Thinking about these kinds of people that can perform that analytics-question-asking task, it’s clear they’re scarce as hen’s teeth in most corporations. I am reminded of a similar essential skill set that is equally as scarce: great software developers. The world went through an interesting evolution largely because of the shortage of great software developers. At first, when there weren’t that many computers around, IT built all their own software. Eventually, they couldn’t hire enough great developers, and so packaged software had a chance. Then, there weren’t enough great developers there either, so the world of professional services was spawned. Demand outstripped that supply and so we went global, with offshoring and outsourcing. There is no monopoly on this talent in the US. Now we have a sort of software development supply chain where software of varying degrees of sophistication can be created and the scarce supply of these developers has to be rationed at these different levels in that chain.

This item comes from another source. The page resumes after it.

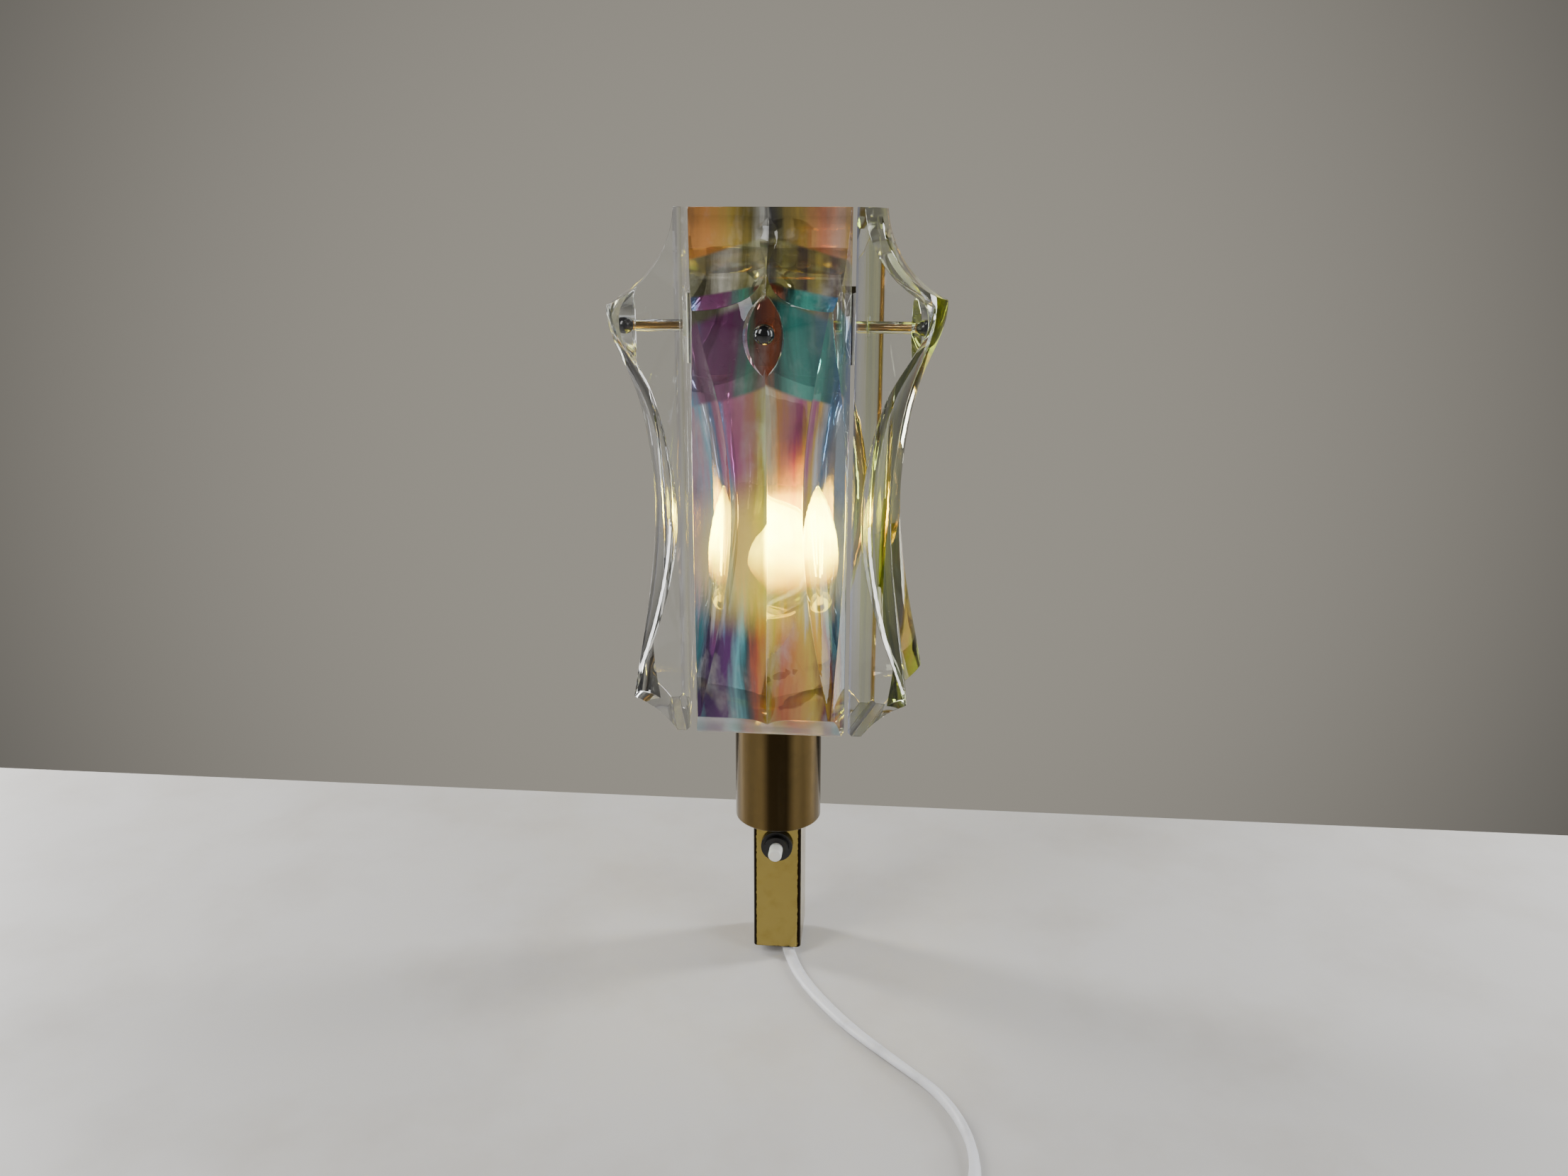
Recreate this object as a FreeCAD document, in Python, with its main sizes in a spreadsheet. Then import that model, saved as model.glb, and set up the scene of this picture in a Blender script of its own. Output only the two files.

Expect to see the same thing going on with the Data Scientists, Quants, or whatever you want to call these people that know how to ask the Big Data Questions. They’re going to be the Moneyballers in their organizations and they’ll be worth every expensive penny you wind up having to pay them. Someday soon you’ll be turning to the Deloittes of the world to hire these people when you can no longer attract them. Who knows, maybe we’ll see them popping up in India, China, or Vietnam not long after that?
BTW, it’s a great pity the space isn’t called “Big Questions” or maybe “Big Insights” instead of “Big Data.” It would’ve been much more to the point, or at least more benefit oriented and less feature oriented.